Our first stop is a huge monument to General Guemes, who fought off the Spanish in the Argentine war for independence. It’s pretty much your typical statue; heroic Guemes, astride a muscular steed, chin thrust out, sword pointing towards a brighter future. I have a seen-one-you’ve-seen-‘em-all attitude to this, but it does give us a chance to drink in this majestic city from an elevated position
It’s a ramshackle beauty of a place, bursting with colonial architecture and smiling, friendly people. The kind of place where siestas are still a staple and dinner doesn’t start till you’re knocking on midnight. Plus, the weather sits right in the Goldilocks zone – not too hot, not too cold – somewhere just right. You could do a lot worse.
We move on. I’m relaxing into the bike thing now. It really is a great way to see the city. We travel in convoy and gradually, as these things always do, it develops into a race. It’s the kind of race you barely acknowledge at first, but before I know it, I’m overtaking people, ‘flipping the bird’ as I whizz past. All of which is highly irresponsible in hindsight, and I accept no liability if you kill yourself doing it having read this. But it is fun.
We pass through colourful town squares and bustling markets; bad-ass teenage girls rip around on motorbikes with their pals on the back. Women with heart-stabbingly cute babies strapped to their backs count out crumpled pesos. Well-fed dogs lie in shafts of sunlight looking pleased with themselves.
Our second stop is the municipal market: a long, single-story colonial-style building with a picturesque central courtyard. Each room contains a different shop selling a variety of souvenirs: beautiful llama-fur rugs, empanadas that are ready-to-cook, local wine.

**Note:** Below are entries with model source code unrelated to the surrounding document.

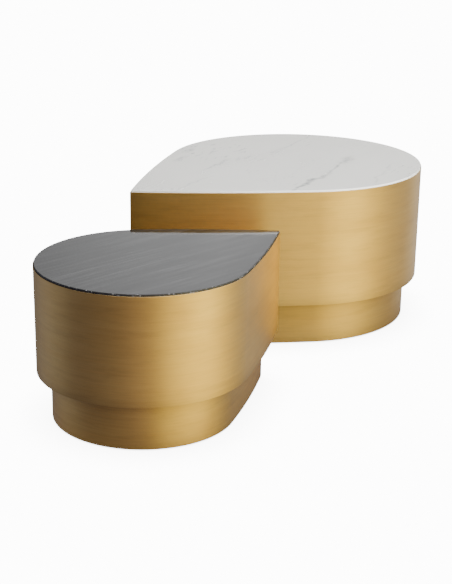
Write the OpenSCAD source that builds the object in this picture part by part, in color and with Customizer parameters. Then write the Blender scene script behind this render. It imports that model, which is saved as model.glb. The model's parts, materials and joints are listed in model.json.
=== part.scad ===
// A pair of nesting drum tables: a large one with a white marble top and a small one with a
// black stone top. Each is a teardrop drum on a smaller plinth, clad in brushed brass sheet.
// Millimetres, +Z up. The origin is on the floor, under the middle of the pair's outline.

/* [Large table] */
// Radius of the drum's round end
large_r = 370; // [330:5:400]
// Distance from the round end's centre to the tip
large_tip = 605; // [560:5:640]
// Height of the stone's face above the floor
large_h = 450; // [400:5:500]
// Height of the drum's lower edge above the floor
large_drum_z = 124; // [110:1:140]

/* [Small table] */
// Radius of the drum's round end
small_r = 260; // [240:5:290]
// Distance from the round end's centre to the tip
small_tip = 425; // [400:5:450]
// Height of the stone's face above the floor
small_h = 390; // [350:5:430]
// Height of the drum's lower edge above the floor
small_drum_z = 122; // [110:1:140]

/* [Placing] */
// Gap between the two facing flanks, at its narrowest
flank_gap = 153; // [5:1:300]
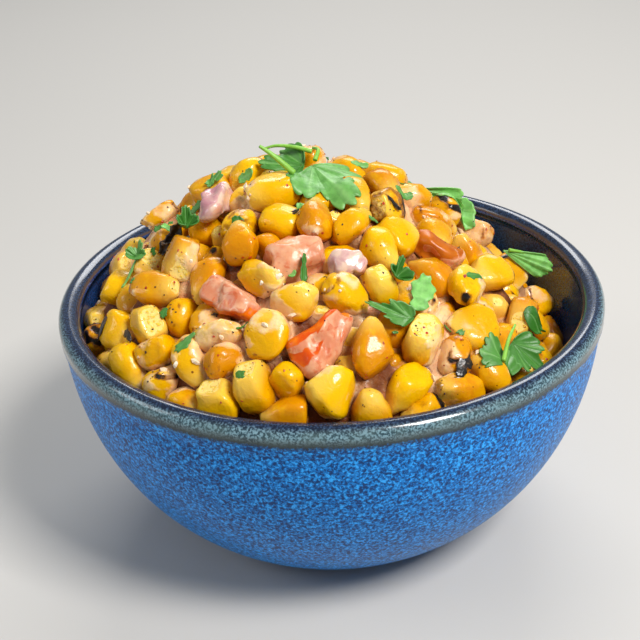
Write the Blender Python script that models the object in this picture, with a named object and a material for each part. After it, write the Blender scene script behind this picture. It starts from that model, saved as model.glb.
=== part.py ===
"""A round glazed bowl heaped with street-corn salad, with the larger pieces of tomato and onion in it.

Metres, +Z up. The origin is the centre of the ring that the bowl stands on, and +Y points away from the
diner. The bowl is one turned solid. The salad is one solid that fills the bowl and rises above it, out to
the tops of its corn kernels. Each piece of tomato or onion is a solid of its own, in a pocket in the salad.
"""

import math
import random

import bmesh
import bpy
from mathutils import Matrix, Vector

# Bowl
RIM_RADIUS = 0.064
RIM_HEIGHT = 0.0590
LIP_THICKNESS = 0.0050
LIP_BAND = 0.0045  # how far the rolled lip reaches down outside
WAIST = 0.0006  # how far the wall steps in under the lip
INSIDE_POWER = 2.25
BODY_DEPTH = 0.0652  # the outer curve's full depth, of which the foot cuts off the end
BODY_POWER = 2.12  # 2 is an ellipse, and more is fuller towards the foot
FOOT_RADIUS = 0.0300
FOOT_HEIGHT = 0.0016
FOOT_RING_WIDTH = 0.0040
FOOT_RECESS = 0.0022  # how far the underside lies above the ring that the bowl stands on
FOOT_EDGE = 0.0004  # the ring's softened edges
FLOOR_THICKNESS = 0.0056
BOWL_SIDES = 68

# Salad
GAP = 0.0003  # clearance between touching pieces
CROWN_HEIGHT = 0.0880
CROWN_SHIFT = Vector((-0.0050, 0.0030))  # the top of the heap is left of the middle
HEAP_RINGS = 22
WALL_RINGS = 5
KERNEL_LENGTH = 0.0092
KERNEL_CAP = (0.62, 0.48)  # half length and half width of a kernel's cap, in kernel lengths
KERNEL_SPACING = 0.88  # in kernel lengths
KERNEL_JITTER = 0.28  # in spacings
KERNEL_RELIEF = 0.0042
SEED = 11

# Larger pieces
CORNER_POWER = 5  # 2 rounds a cube to a ball, and more keeps its corners
TAPER = 0.30
BOW = 0.22

# How high the salad meets the wall at each azimuth, in degrees from +X towards +Y, and how sharply its side
# falls there: 1 is a straight cone, 3 a flat top with a steep edge.
EDGE_LEVELS = ((0, 0.0380), (45, 0.0400), (90, 0.0485), (135, 0.0495), (180, 0.0490), (225, 0.0520),
               (270, 0.0540), (310, 0.0500), (335, 0.0425))
SIDE_POWERS = ((0, 1.9), (60, 1.95), (120, 2.1), (180, 2.1), (230, 2.2), (270, 2.1), (320, 1.95))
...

We sample some wine, traditional sweets and dulce de leche. It’s a dull cliché to say women love chocolate, but it seems Argentinian women go mental for it. When we get to the room with the chocolates there is an audible gasp from our guides, two gorgeous, bubbly locals, who up until now have been explaining something in rapid, beautifully-accented English to the group. They descend on the stuff like they’ve spent the last week crawling on their bellies through the desert and wolf down the free samples, eyes rolling back in their heads in delight.
“You don’t understand,” says one of them, still chewing, “You like chocolate, I need chocolate.” It’s quite something. By the way, a word of warning about eating here –everywhere else you go will want to give you “a taste of Argentina.”’ In practice, this means you will be eating a tonne of empanadas, steak and dulce de leche. You will also be drinking gallons of Malbec. But hey, if that’s your idea of a bad time, I don’t know why you’d ever come to Argentina in the first place.

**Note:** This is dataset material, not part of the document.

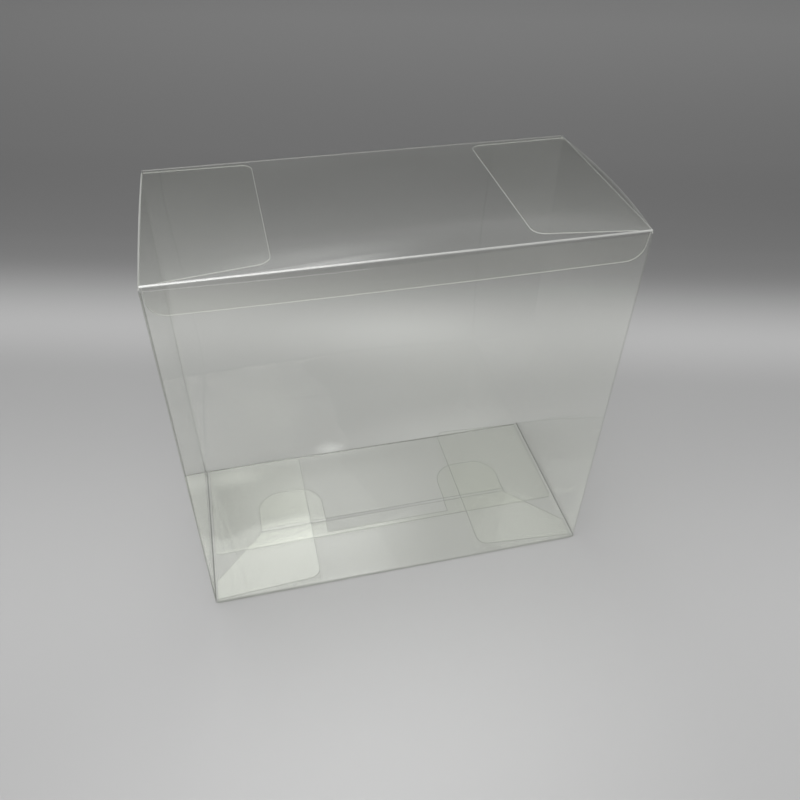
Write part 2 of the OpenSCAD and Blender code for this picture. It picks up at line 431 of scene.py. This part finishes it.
def onSide(p):
    # With the glue flap, which lies against the left wall
    layers = film["thickness"] + 2 * film["layerGap"]
    return abs(p.x) > midX - layers and p.z > foldOut - hair


def onTop(p):
    return p.z > topFrom and abs(p.x) < flatX and p.y > -flatY


def onFloor(p):
    return p.z < floorTo and abs(p.x) < flatX and abs(p.y) < flatY


def acrossFloor(p):
    return heldBy(flatX - abs(p.x), flatY - abs(p.y)) if onFloor(p) else 0


def frontBow(p):
    if not onFront(p):
        return 0
    across = ease(slack["frontBowCrest"]
                  * (1 - abs(p.x - slack["frontBowAt"]) / slack["frontBowReach"]))
    return across * ease(p.z / outZ) ** slack["frontBowRise"]


def sideBow(p, side):
    # The bow leans the whole side out, and the dust flap that is folded from it follows
    reach = (outX - p.x * side) / dustFlap["length"]
    if p.x * side <= 0 or (not onSide(p) and p.z < topFrom):
        return 0
    return max(0, 1 - (p.y / midY) ** 2) * ease(p.z / outZ) * (1 - ease(reach))


def tabLift(p):
    inner, root = frontFlap["tabSpace"] / 2, outY - backFlap["slitFromBack"]
    low, high = slack["tabLevels"]
    if low < p.z < high and inner - hair < abs(p.x) < inner + frontFlap["tabWidth"] + hair:
        return max(0, (p.y - root) / frontFlap["reach"])
    return 0


def loosenBody(body):
    wave = waveTexture("wallWave", slack["wallWaveLength"])
    ripple = waveTexture("flatWave", slack["flatWaveLength"])
    loosen(body, (
        ("waveFront", lambda p: heldBy(midX - abs(p.x), p.z) if onFront(p) else 0,
         "Y", slack["wallWave"], wave),
        ("waveBack", lambda p: heldBy(midX - abs(p.x), p.z, outZ - p.z) if onBack(p) else 0,
         "Y", slack["wallWave"], wave),
        ("waveSide", lambda p: heldBy(midY - abs(p.y), p.z, outZ - p.z) if onSide(p) else 0,
         "X", slack["wallWave"], wave),
        ("waveFloor", acrossFloor, "Z", slack["flatWave"], ripple),
        ("liftFloor", acrossFloor, "Z", slack["flatWave"] / 2),
        ("liftTabs", tabLift, "Z", slack["tabLift"]),
        ("bowFront", frontBow, "Y", -slack["frontBow"]),
        ("bowRight", lambda p: sideBow(p, 1), "X", slack["sideBow"][1]),
        ("bowLeft", lambda p: sideBow(p, -1), "X", -slack["sideBow"][-1]),
    ))


def loosenLid(piece):
    ripple = waveTexture("lidWave", slack["wallWaveLength"])
    front = lid["tuckY"] + foldOut

    def crown(p):
        if not onTop(p):
            return 0
        rise = 1 - (1 - min((p.y - front) / slack["crownReach"], 1)) ** 2
        fall = ease((midY - p.y) / (midY - front))
        return rise * fall * max(0, 1 - (p.x / midX) ** 2)

    loosen(piece, (
        ("waveLid", lambda p: heldBy(midX - abs(p.x), p.y - front, midY - p.y) if onTop(p) else 0,
         "Z", slack["flatWave"], ripple),
        ("crownLid", crown, "Z", slack["lidCrown"]),
        ("bowTuck", lambda p: max(0, 1 - (p.x / lid["tuckHalf"]) ** 2)
         * ease((outZ - p.z) / lid["tuckHeight"]), "Y", -slack["tuckBow"]),
    ))


# Materials

# What a film mirrors when seen straight on, its roughness, how milky it is, and its tint. On the cut
# edges the milkiness is a painted highlight, and on the folds it is partly the whitening of a scored
# crease and partly a painted highlight. The darker tints are painted shade
looks = {
    "clearFilm": (0.045, 0.02, 0.0, (0.995, 0.998, 0.989)),
    # cut edges: painted pale, a painted highlight for the light that a clear cut edge gathers
    "cutEdge": (0.12, 0.3, 0.6, (0.95, 0.96, 0.93)),
    # the folds at the top: milky as a scored crease is whitened, paler still as a painted highlight,
    # with a darker tint as painted shade
    "crease": (0.30, 0.25, 0.35, (0.90, 0.91, 0.89)),   # the lid's front fold
    # the folds upright at the front and round the bottom: a darker tint, painted shade
    "bend": (0.10, 0.05, 0.0, (0.76, 0.77, 0.74)),      # upright at the front, and round the bottom
    # the tuck flap: a darker copy of the clear film, painted shade
    "shadedTuckFilm": (0.035, 0.02, 0.0, (0.955, 0.955, 0.945)),
    "foldLine": (0.30, 0.25, 0.45, (0.90, 0.91, 0.89)), # above the side walls
    # the lid's cut edges: a weaker painted highlight
    "lidEdge": (0.12, 0.3, 0.2, (0.95, 0.96, 0.93)),
    # the cut edges at the bottom: a darker tint, painted shade
    "lowEdge": (0.02, 0.3, 0.0, (0.74, 0.75, 0.72)),
}
# Colour of the pale layer: milkiness, and a painted highlight on cut edges and folds
highlightAndMilkColour = (0.8, 0.81, 0.78)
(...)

Back on our mopeds, we head downhill, getting up some serious speed. My passenger is screaming louder than ever. Whipping past rickety houses and barking dogs, we’re still trying to overtake each other. I’m getting sly now, idling up to someone and chatting casually at the traffic lights, tearing right ahead as soon as they turn green.
Our final stop, the Museum of High Altitude Archaeology, has one of the most extraordinary exhibits I’ve ever seen – an homage to the region’s indigenous past. The Children of Llullaillaco were discovered in 1999 high in the mountains near the Chilean border. They are three Incan children, sacrificed as part of a ritual, more than 500 years ago, and almost perfectly preserved. The bodies are kept in a hermetically sealed box and rotated throughout the year, with just one on display at any time. There’s The Maiden, a teenager thought to have been about 15 years old when she died, the Lightning Girl – so named because her body was hit by lightning at some point – was about six years old, and The Boy, also six, who was tied up and appears to be the only one who died under duress. The others are thought to have been simply fed maize beer and cocoa leaves before they passed of exposure.

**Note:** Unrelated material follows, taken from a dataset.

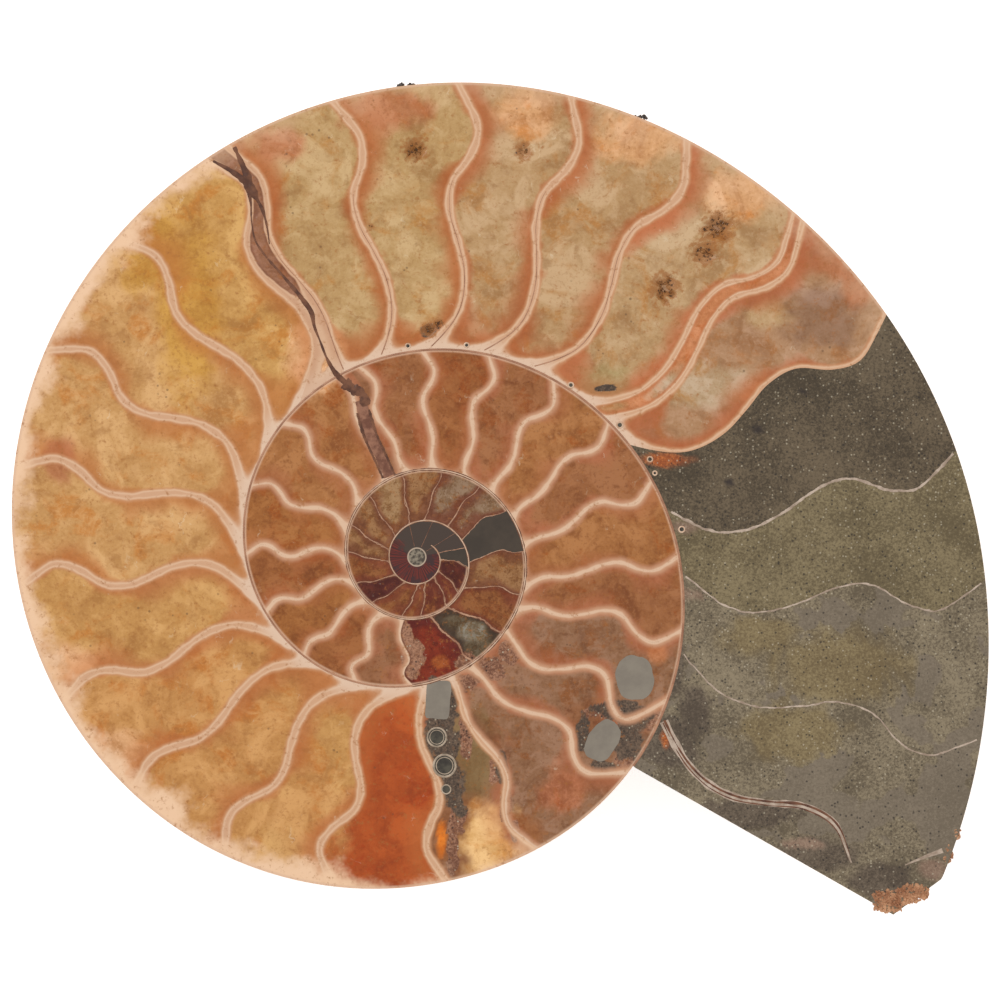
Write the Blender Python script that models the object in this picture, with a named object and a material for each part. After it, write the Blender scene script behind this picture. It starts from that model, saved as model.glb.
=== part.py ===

You just have to experience this, see it up close. A photograph simply won’t do it justice. Here, inches from my face, is a child who died before Machiavelli wrote The Prince, before Galileo was born. She had a name and a mother. She looks just as if she has sat down for a nap and it takes nothing to imagine her eyelids suddenly snapping open. I envision her locking eyes with me, slapping her grey palm against the window and gasping her first words in 500 years. There are fascinating details: her clothes, the intricate design in them, the little toys she was buried with; dolls, a wooden llama. Not that different to modern children’s toys, really. As someone prone to contemplating my own mortality, I find myself struck completely dumb.
I drive a little more carefully on the way back to drop off our mopeds. That is until, at the very last minute, I spot an opportunistic chance to nip in ahead of someone and win our ‘race’. I drive straight into a bush.
Take a Vespa tour of Salta with Dask Travel. The aptly nicknamed “Salta la Linda” or ‘beautiful Salta’ is a rich, historical, colonial city set in dramatic and scenic landscapes.
Get out there
… take the cable car or the tourist railway up to the top of Cerro San Bernado for some stunning views.
… pay respect to Pachamama, the Andean goddess of fertility. Culturalists may want to coincide their visit with a carnival in her honour, between February and March.
… shop the local markets and stores. The leather and llama goods, in particular, are of high quality here.
… plan too tight a schedule. Much of Salta’s charm is found walking and exploring the city, its architecture and vibrant street life. Who would want to rush?
… miss out on the indigenous highlights. It is a rich place to learn about Andean history.
… if you’re touring the city by moped, ride into a bush. Be insured and drive safely. Really, that should go without saying.